Wider focus for nurse workforce planning
He said the HEE was reforming the traditional model, which is based on asking trusts to predict their future needs five years ahead. The arm’s length body is now starting to look ahead 10 years. As well as taking account of trust requirements, it is bringing other factors into consideration, such as economic forecasts and potential future spending in the health service.
The number of new nurses in the service this year was due to decisions made four years ago, he said. A projection of future need was necessary, but historically this calculation has always underestimated the real demand.
Asked whether the NHS was planning its future workforce around financial viability rather than patient safety, Professor Cumming said this was one of the problems of the workforce planning model used in the past.

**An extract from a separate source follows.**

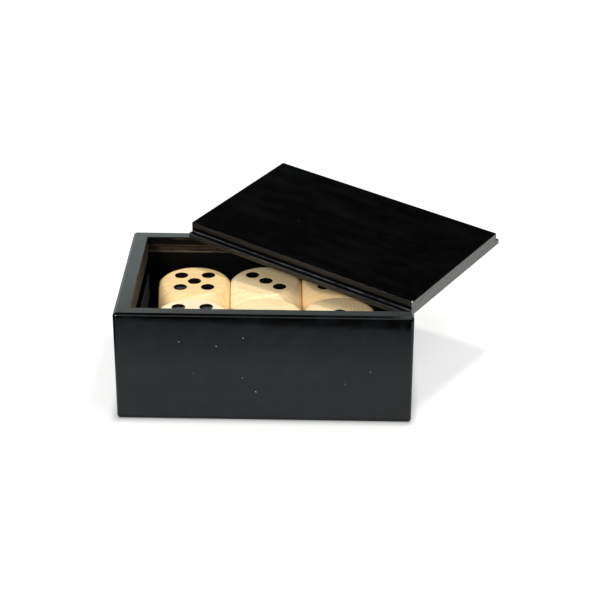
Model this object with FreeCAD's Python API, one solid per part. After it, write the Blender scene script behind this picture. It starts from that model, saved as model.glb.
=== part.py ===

‘Employers have always built in affordability and likely budgetary factors into [forecasts of future needs] and I think that has led to the underproduction of nurses historically.
‘We have increased the number of nursing commissions consecutively in each of the past five years, but at the moment we are dealing with decisions made in 2009, 2010 and 2011 when, absolutely, financial considerations were fed in probably as too great a factor.’
Professor Cumming added that overall nursing levels depended on retention, as well as the number of newly qualified nurses entering the profession each year.
He would like to reinstate the data collection for the number of actual vacancies for nurses, which ended a few years ago. This was in the hands of the Department of Health and he hoped the collection would begin again soon.